A Norwegian couple, Mona Juul, a mid-level bureaucrat in the Foreign Ministry, and her husband, Terje Rod-Larsen, the wonky administrator of a think tank, stumble into an opportunity to bring together the warring parties. They are well out of their depth in this profoundly unauthorized effort, but they succeed over time in setting up a quiet meeting on the outskirts of the titular city. While land and politics are the topics of discussion, clearly the key unspoken issues are security and dignity.

As hard as it is to get negotiators to the table, it takes even more diplomacy on the part of the Norwegians to keep them there with rounds of toasts, jokes and meals featuring special waffles. The approach of both the Norwegians and Rogers is to treat these diplomats as fallible but likable creatures and to underscore their universal humanity.

Obviously, ingrained emotions are the primary obstacles. Mona rails to the parties, “Stop it. Stop it. We don’t have time. Listen to me. You have fought each other—killed each other—for fifty years. Your mothers and daughters and sons have died, and nothing has changed. The world has washed its hands of this conflict, because they do not believe you can change. No one else is coming to help you. So it is up to you. Stay in this room and find a way forward.”

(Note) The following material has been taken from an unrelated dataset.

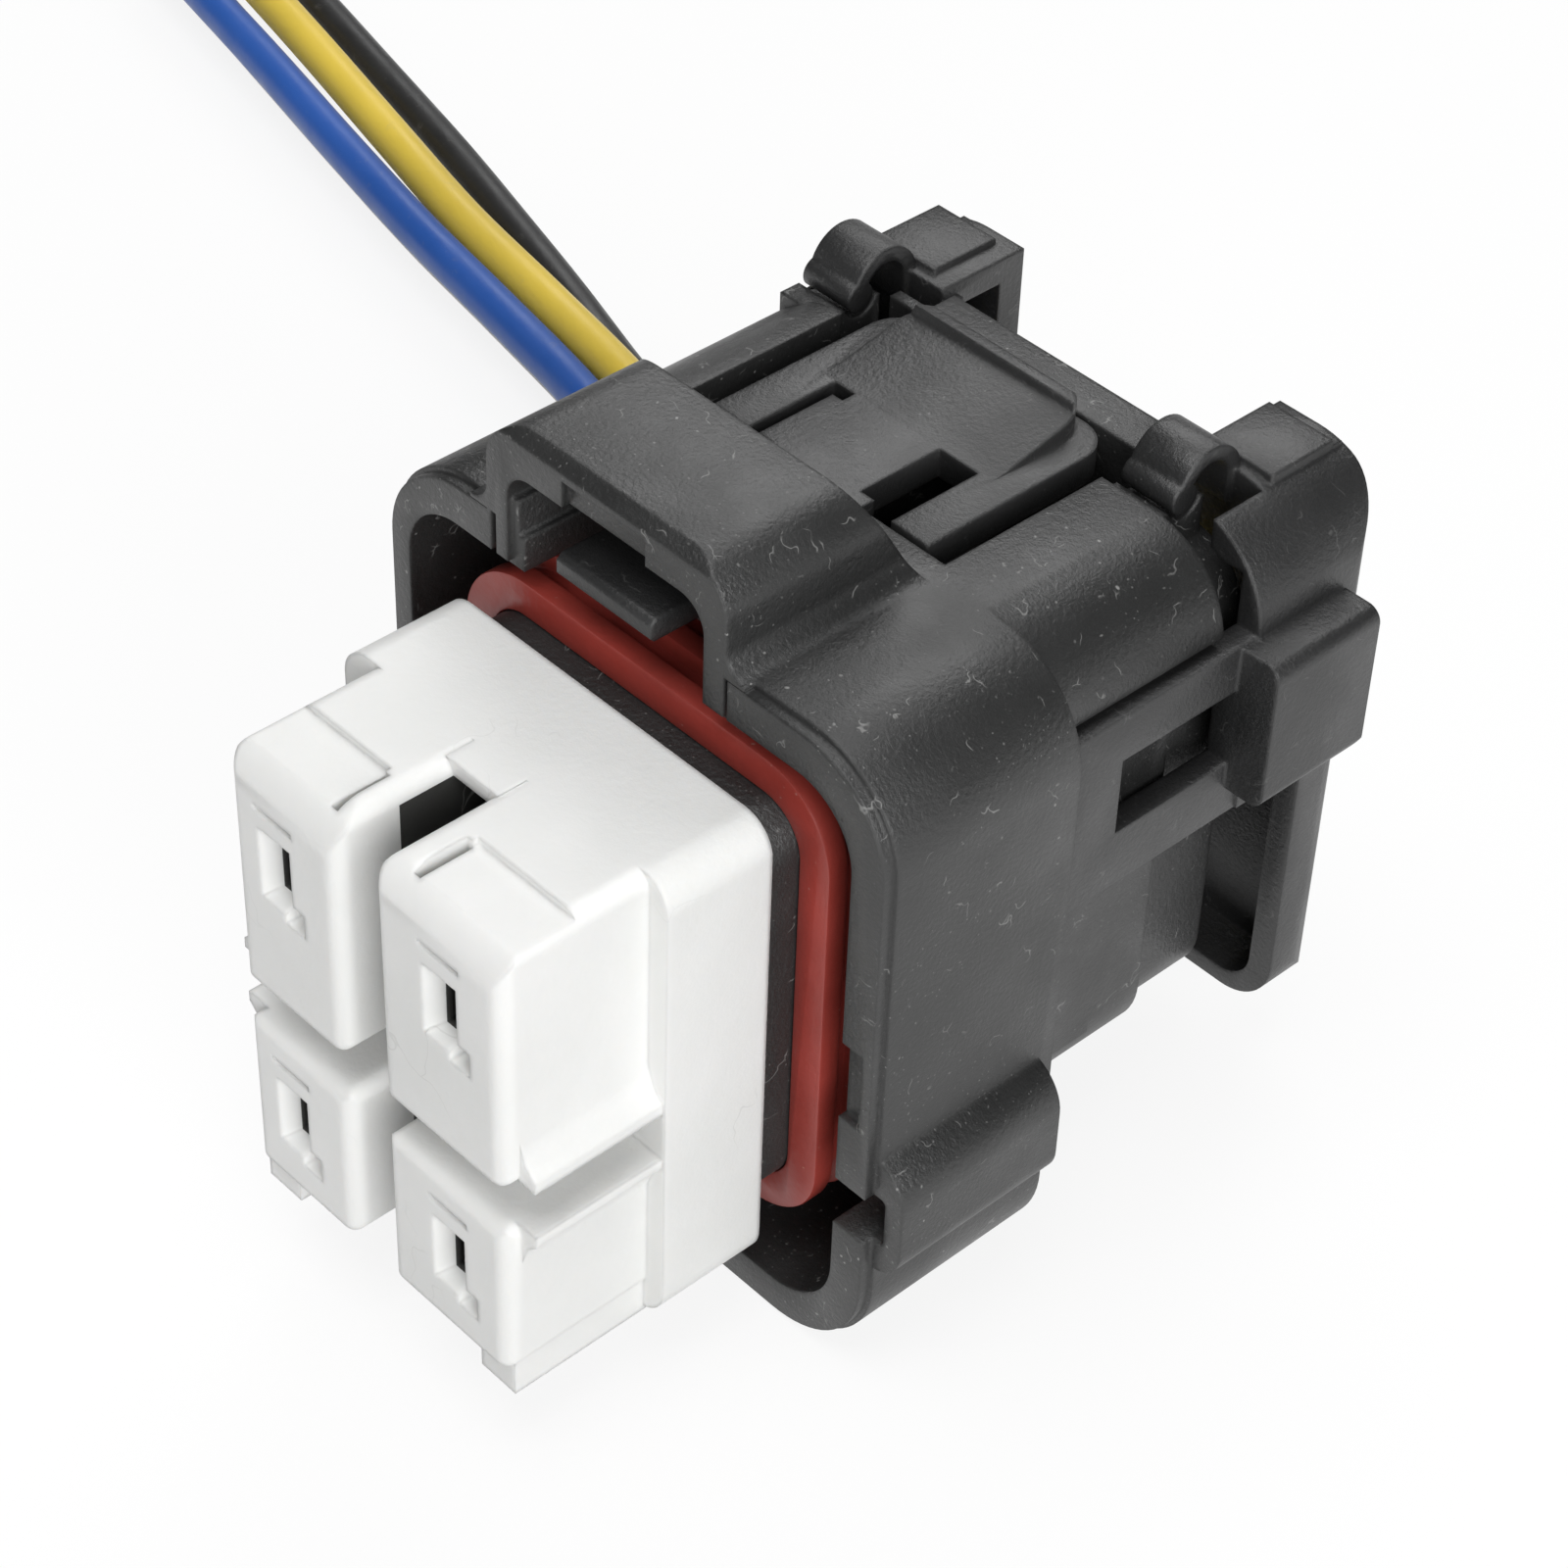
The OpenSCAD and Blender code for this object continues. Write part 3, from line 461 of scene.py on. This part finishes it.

Mona narrates the story so that audiences willing to pay attention know who is who, what is what and where we are at any point in the glove-trotting narrative. The couple plays hosts, enablers, confidants and peacemakers to delegates who squabble, imbibe, dance, yell, chow down, perambulate, confide, bluster and circle each other warily.

To ensure the audience does not get lost in the Gordian Knots-level issues, Rogers’ script and the production directed by Bartlett Sher move not so much slowly so much as deliberately over three hours and three acts. But they unobtrusively earn the audience’s investment in the characters and their pursuit of a settlement. So as the process lurches unsteadily with failure imminent at every mercurial moment, patrons realize that they have been caring deeply for some time how this tense and fragile course will end.

Granted, like so many before him, Rogers’ extensive research subconsciously drives him to add in more details than necessary, perhaps because he actually met some of the participants. Therefore, 10 minutes likely could be sweated out without harming anything. Even so, he has taken dramatic license with some inventions and compressions.

The New York production benefits from the Mitzi Newhouse’s huge oval stage for the characters to roam and a first-rate cast including marquee names Jefferson Mays and Jennifer Ehly as the Norwegians who risk their careers on this initially unauthorized expedition, and the performances Anthony Azizi as the skeptical PLO finance minister versus Michael Aronov as the ebullient outsized Israeli cabinet member. Sher, Ehly,  Aronov, Mays, the play itself, plus the lighting and set designer all have Tony nominations.
 
Oslo is too cerebral in its advertisable premise to get a national tour in a market that prefers The Little Mermaid. But some South Florida company will mount this work in the near future despite the long running time and a cast of 12. New Theatre had successes with Rogers’ Madagascar in 2005 and White People in 2004.

While this effort did not result in the lasting peace that many hoped for, it would be a first step. Rogers’ play seems to be a theatrical hand extended to everyone with the hope for human beings ability to solve problems with words rather than weapons.

Larsen says straight to the audience at the end, “My friends, do not look at where we are; look behind you. See how far we have come! If we have come this far, through blood, through fear—hatred—how much further can we yet go? There! On the horizon. The Possibility. Do you see it? Do you? Good.”